Following his role as a United States Naval Officer and after completing graduate studies at his OSU alma mater, he again worked with the Navy as a civilian U.S. Government Nuclear Engineer.
Within two years, Dennis Chamberland had designed and built the NASA Scott Carpenter Space Analog Station (SCSAS), a two-man undersea habitat.
The link schedule also included linkage with a NASA team of investigators in isolation at the Johnson Space Center, where they were testing long term, advanced life support systems.
On board the Scott Carpenter Station, investigators also tested space life support systems for growth of plants in remote and extreme environments.
Visitors to the seafloor Scott Carpenter Station during the Challenge Mission included motion picture director and writer James Cameron, who conferenced with students north of the Arctic Circle in Pond Inlet, Nunavut, via satellite phone, as well as producer Eugene "Rod" Roddenberry II, and Tom Whittaker – the first disabled person to climb to the summit of Mount Everest.
Dennis Chamberland began his third attempt at launching the first permanent undersea colony in the Gulf of Mexico in Florida Bay in 1998–1999 called the Trident Project.
He was featured in National Geographic’s documentary series Naked Science "City Under the Sea" [1] episode and Motherboard’s "The Aquatic Life of Dennis Chamberland" While at NASA, Dennis Chamberland was one of the longest serving NASA Chairmen of any Center's Institutional Animal Care and Use Committees, holding the position for 14 years and reviewing every vertebrate animal research payload that flew on Shuttle, or to Mir Space Station or the ISS from Shuttle.

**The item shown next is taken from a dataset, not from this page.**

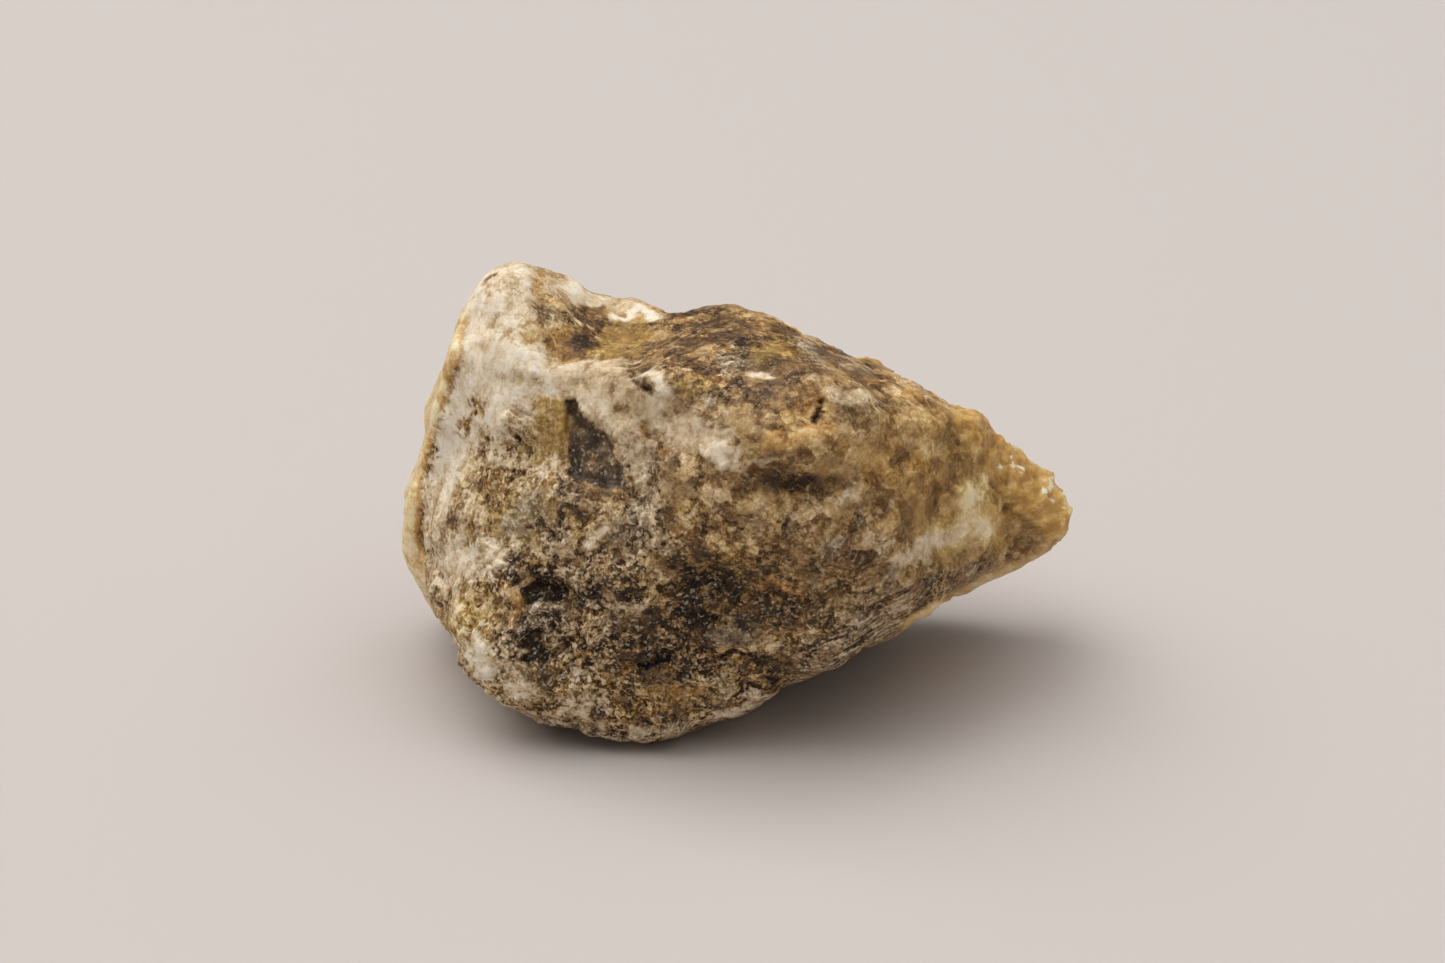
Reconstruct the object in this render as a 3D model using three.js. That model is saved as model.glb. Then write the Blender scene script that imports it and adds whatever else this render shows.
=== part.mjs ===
// A rough lump of orchid calcite: a weathered brown and white crust on a slab of clear honey
// calcite, broken from a vein. Millimetres, +Z up. The origin is the middle of the small flat
// spot that the lump rests on, +X runs along its length to the point, and -Y is the crust side.

import * as THREE from "three";
import { mergeVertices } from "three/addons/utils/BufferGeometryUtils.js";
import { ImprovedNoise } from "three/addons/math/ImprovedNoise.js";

const { degToRad, smoothstep, lerp } = THREE.MathUtils;

const HEART = new THREE.Vector3(3, 0, 19); // the point that every face is measured from
const SPREAD = new THREE.Vector3(34, 20, 20); // rough half sizes, which space the triangles evenly
const SPINE = 15; // half length of the line inside the lump that the skin is measured out from
const FURTHEST = 50; // farther from the spine than any of the skin
const DETAIL = 19; // cuts of each icosahedron edge
const HALVINGS = 24;
const WORN_EDGE = 1.3; // rounding where two weathered faces meet
const FRESH_EDGE = 0.4; // rounding where the stone broke clean
const FRESH_FROM = 19; // along X, the crust's edges sharpen from here
const FRESH_BY = 29; // to here

// Broken faces. Azimuth turns from +X towards +Y, elevation is above level, and reach is how far
// the face lies from the heart.
const BELLY = [
  { name: "belly left", azimuth: 180, elevation: -72, reach: 23.3 },
  { name: "belly right", azimuth: 0, elevation: -72, reach: 21.2 },
  { name: "belly back", azimuth: 90, elevation: -70, reach: 20.5 },
  { name: "base", azimuth: 0, elevation: -90, reach: 19.6 },
];
const CRUST = [
  { name: "left fibres", azimuth: 197, elevation: 18, reach: 24.5 },
  { name: "horn left", azimuth: 164, elevation: 28, reach: 29 },
  { name: "left end", azimuth: 185, elevation: -5, reach: 28.6 },
  { name: "left foot", azimuth: 198, elevation: -28, reach: 26.9 },
  { name: "left heel", azimuth: 216, elevation: -46, reach: 26.4 },
  { name: "front left", azimuth: 239, elevation: 26, reach: 15.4 },
  { name: "front", azimuth: 268, elevation: -4, reach: 14.6 },
  { name: "brow", azimuth: 284, elevation: 33, reach: 21.5 },
  { name: "front right", azimuth: 322, elevation: 18, reach: 22.6 },
  { name: "front heel", azimuth: 266, elevation: -60, reach: 25.4 },
  { name: "undercut", azimuth: 320, elevation: -50, reach: 18 },
  { name: "top", azimuth: 90, elevation: 84, reach: 18.3 },
  { name: "right slope", azimuth: 36, elevation: 56, reach: 19.8 },
  { name: "point", azimuth: 24, elevation: 37, reach: 24.4 },
  { name: "back", azimuth: 90, elevation: 8, reach: 13 },
  ...BELLY,
];
const VEIN = [
  { name: "front", azimuth: 268, elevation: 4, reach: 0.5 },
  { name: "point front", azimuth: 317, elevation: 42, reach: 18.4 },
  { name: "left end", azimuth: 174, elevation: 0, reach: 29.3 },
  { name: "left foot", azimuth: 200, elevation: -28, reach: 26.8 },
  { name: "left heel", azimuth: 214, elevation: -46, reach: 26.2 },
  { name: "upper left", azimuth: 172, elevation: 16, reach: 27.4 },
  { name: "horn left", azimuth: 162, elevation: 29, reach: 29.2 },
  { name: "top", azimuth: 90, elevation: 76, reach: 16.4 },
  { name: "right slope", azimuth: 44, elevation: 54, reach: 18.2 },
  { name: "point", azimuth: 22, elevation: 37, reach: 26.4 },
  { name: "point end", azimuth: 350, elevation: -20, reach: 32.6 },
  { name: "undercut", azimuth: 317, elevation: -52, reach: 17.7 },
  { name: "back", azimuth: 96, elevation: 4, reach: 17.5 },
  { name: "back upper", azimuth: 78, elevation: 42, reach: 19.5 },
  { name: "back lower", azimuth: 104, elevation: -38, reach: 20.5 },
  { name: "back left", azimuth: 138, elevation: 2, reach: 26.5 },
  { name: "back right", azimuth: 52, elevation: -12, reach: 22.5 },
  ...BELLY,
];

// Lumps and hollows: height is outwards, and a negative one is a hollow.
const LUMPS = [
  { name: "horn", at: [-15.8, 7.5, 38.5], size: [4.2, 6, 6], height: 6.5 },
  { name: "shoulder", at: [-16, -1.5, 32.5], size: [4.5, 4, 4.5], height: 1.9 },
  { name: "horn shoulder", at: [-9.5, 13, 37], size: [4.6, 4, 4], height: 2.4 },
  { name: "saddle", at: [-4.5, 13, 35], size: [4, 3.5, 3], height: 0.9 },
  { name: "bowl", at: [-6.5, 4.5, 36], size: [5.5, 3.8, 4], height: -2.4 },
  { name: "bowl crystal", at: [-9, 5.5, 35], size: [1.8, 2, 2.5], height: 1.3 },
  { name: "bowl lip", at: [-8, -0.5, 37], size: [6, 3.5, 3], height: -1.4 },
  { name: "top bump", at: [5, 12, 35], size: [3.5, 3, 3], height: 0.9 },
  { name: "olive hollow", at: [-12, -3.5, 30], size: [3, 3, 5], height: -0.9 },
  { name: "cleft", at: [-3.2, -1, 34.3], size: [1, 2, 2], height: -1 },
  { name: "upper pit", at: [-11, -9.5, 16], size: [4, 4, 2.4], height: -1.7 },
  { name: "lower pit", at: [-11, -11.3, 10.5], size: [4, 4, 2.2], height: -1.4 },
  { name: "brow ridge", at: [10, -11, 33], size: [6, 3, 2.5], height: 1.3 },
  { name: "brow pit", at: [13.4, -7.8, 34.2], size: [2, 2.2, 2.5], height: -1.4 },
  { name: "cheek hollow", at: [11.6, -14.6, 29], size: [4, 4, 3], height: -1 },
  { name: "front hollow", at: [3.5, -13, 20.3], size: [6, 4, 2.2], height: -1.2 },
  { name: "pebble", at: [5.4, -13.3, 13.1], size: [1.6, 1.6, 1.2], height: 0.8 },
  { name: "left notch", at: [-22.5, 0, 10.2], size: [2, 2.4, 1.4], height: -1.5 },
  { name: "point shelf", at: [27.2, 3.7, 28.1], size: [2, 2.4, 1.6], height: 0.9 },
];

// The crust is lumpy at these sizes.
const ROUGHNESS = [
  { wavelength: 8.5, height: 1.1, seed: 0.4 },
  { wavelength: 4, height: 0.8, seed: 9.1 },
];

// Cleavage ledges of the vein: along each pitch the skin sinks by the drop, then steps back out
// over the riser's share of the pitch.
const LEDGES = [
  { azimuth: 15, elevation: 25, pitch: 6.4, drop: 1.1 },
  { azimuth: 105, elevation: 65, pitch: 7.8, drop: 1 },
];
const RISER = 0.16;
const WANDER = { wavelength: 12, height: 0.7, seed: 3.7 }; // bends the ledges, in pitches
const QUIET_LEFT = { from: -20, to: -8, share: 0.5 }; // the ledges are shallower at both ends
const QUIET_POINT = { from: 16, to: 26, share: 0.2 };

function withNormal(face) {
  const azimuth = degToRad(face.azimuth);
  const elevation = degToRad(face.elevation);
  const across = new THREE.Vector3(Math.cos(azimuth), Math.sin(azimuth), 0);
  return { ...face, normal: across.multiplyScalar(Math.cos(elevation)).setZ(Math.sin(elevation)) };
}
const crust = CRUST.map(withNormal);
const vein = VEIN.map(withNormal);
const ledges = LEDGES.map(withNormal);
const lumps = LUMPS.map((lump) => ({
  height: lump.height,
  at: new THREE.Vector3(...lump.at),
  size: new THREE.Vector3(...lump.size),
}));

const perlin = new ImprovedNoise();
function noise(p, { wavelength, height, seed }) {
  const q = p.clone().divideScalar(wavelength).addScalar(seed);
  return height * perlin.noise(q.x, q.y, q.z);
}

// Above zero outside a body with these faces, below zero inside, and about mm near its skin.
function outsideFaces(faces, q, edge) {
  let sum = 0;
  for (const face of faces) sum += Math.exp((q.dot(face.normal) - face.reach) / edge);
  return edge * Math.log(sum);
}

function ledgeDepth(q) {
  const wander = noise(q, WANDER);
  let depth = 0;
  for (const { normal, pitch, drop } of ledges) {
    const turns = q.dot(normal) / pitch + wander;
    const along = turns - Math.floor(turns);
    depth += drop * (Math.min(along, ((1 - along) * (1 - RISER)) / RISER) - 0.5);
  }
  const left = lerp(QUIET_LEFT.share, 1, smoothstep(q.x, QUIET_LEFT.from, QUIET_LEFT.to));
  const point = lerp(1, QUIET_POINT.share, smoothstep(q.x, QUIET_POINT.from, QUIET_POINT.to));
  return depth * left * point;
}

function outside(p) {
  const q = p.clone().sub(HEART);
  const edge = lerp(WORN_EDGE, FRESH_EDGE, smoothstep(p.x, FRESH_FROM, FRESH_BY));
  let fromCrust = outsideFaces(crust, q, edge);
  for (const size of ROUGHNESS) fromCrust += noise(p, size);
  const fromVein = outsideFaces(vein, q, FRESH_EDGE) + ledgeDepth(q);
  let distance = Math.min(fromCrust, fromVein);
  for (const { at, size, height } of lumps) {
    distance -= height * Math.exp(-p.clone().sub(at).divide(size).lengthSq());
  }
  return distance;
}

// Finds the skin along a direction from a point on the spine.
function skinAlong(start, direction) {
  const p = new THREE.Vector3();
  let near = 0;
  let far = FURTHEST;
  for (let i = 0; i < HALVINGS; i++) {
    const middle = (near + far) / 2;
    p.copy(start).addScaledVector(direction, middle);
    if (outside(p) > 0) far = middle;
    else near = middle;
  }
  return p;
}

// Moves each point of a finely cut ball out to the skin, and cuts the bottom off flat.
function lumpGeometry() {
  const ball = new THREE.IcosahedronGeometry(1, DETAIL);
  ball.deleteAttribute("normal");
  ball.deleteAttribute("uv");
  const skin = mergeVertices(ball);
  const position = skin.getAttribute("position");
  const start = HEART.clone();
  const direction = new THREE.Vector3();
  for (let i = 0; i < position.count; i++) {
    start.x = HEART.x + SPINE * position.getX(i);
    direction.fromBufferAttribute(position, i).multiply(SPREAD).add(HEART).sub(start).normalize();
    const p = skinAlong(start, direction);
    position.setXYZ(i, p.x, p.y, Math.max(p.z, 0));
  }
  skin.computeVertexNormals();
  return skin;
}

const honeyBrown = new THREE.MeshStandardMaterial({ color: 0xa98a5c, roughness: 0.75, metalness: 0 });
const calcite = new THREE.Mesh(lumpGeometry(), honeyBrown);
calcite.name = "calcite";

const specimen = new THREE.Group();
specimen.add(calcite);
export default specimen;
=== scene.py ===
import math
from itertools import product

import bmesh
import bpy
import numpy as np
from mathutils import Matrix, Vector, noise


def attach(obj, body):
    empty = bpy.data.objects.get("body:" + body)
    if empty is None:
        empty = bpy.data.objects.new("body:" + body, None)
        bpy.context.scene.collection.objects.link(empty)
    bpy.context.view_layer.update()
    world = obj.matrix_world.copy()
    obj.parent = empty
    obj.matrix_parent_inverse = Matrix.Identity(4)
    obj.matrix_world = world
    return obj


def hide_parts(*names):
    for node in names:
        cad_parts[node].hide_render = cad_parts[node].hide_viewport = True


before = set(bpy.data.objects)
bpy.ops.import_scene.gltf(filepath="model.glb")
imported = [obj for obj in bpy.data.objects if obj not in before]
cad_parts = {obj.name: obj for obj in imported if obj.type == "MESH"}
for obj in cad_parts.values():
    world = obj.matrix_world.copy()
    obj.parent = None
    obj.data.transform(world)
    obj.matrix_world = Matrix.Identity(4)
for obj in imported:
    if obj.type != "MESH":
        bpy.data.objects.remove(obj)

scene = bpy.context.scene
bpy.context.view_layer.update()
print("frame loaded:", sorted(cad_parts))

mm = 0.001

# The front is looked at from a little above. Places on it are given in mm right of and above
# the heart of the lump, as seen along this direction.
frontLook = {
    "heart": (3.0, 0.0, 19.0),  # mm
    "pitch": 28.0,  # degrees above level
    "distance": 452.0,  # mm from the heart to the camera
    "aim": (1.19, 3.18),  # mm right of and above the heart, at the middle of the view
    "lens": 118.5,
    "sensor": 36.0,
}
pitch = math.radians(frontLook["pitch"])
rightAxis = np.array((1.0, 0.0, 0.0))
upAxis = np.array((0.0, math.sin(pitch), math.cos(pitch)))
nearAxis = np.array((0.0, -math.cos(pitch), math.sin(pitch)))


def smooth(value, low, high):
    share = np.clip((value - low) / (high - low), 0, 1)
    return share * share * (3 - 2 * share)


def mixed(a, b, share):
    return a + (b - a) * share


def bell(value, width):
    return np.exp(-(value / width) ** 2)


def bearing(azimuth, elevation):
    a, e = math.radians(azimuth), math.radians(elevation)
    return np.array((math.cos(a) * math.cos(e), math.sin(a) * math.cos(e), math.sin(e)))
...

Chamberland was also a Principal Investigator for the landmark scientific study conducted by a team from the John F. Kennedy Space Center, Brookhaven National Laboratory, McKnight Brain Institute at the University of Florida, and Cold Spring Harbor Laboratory that inquired into the chronic neurological effects of galactic space radiation related to a crewed mission to Mars utilizing the Brookhaven Collider-Accelerator.
In 2022 Dennis Chamberland published the two-volume book titled "Departing Earth Forever" in which he projected the end of the obsolete Apollo model of human space exploration and its replacement.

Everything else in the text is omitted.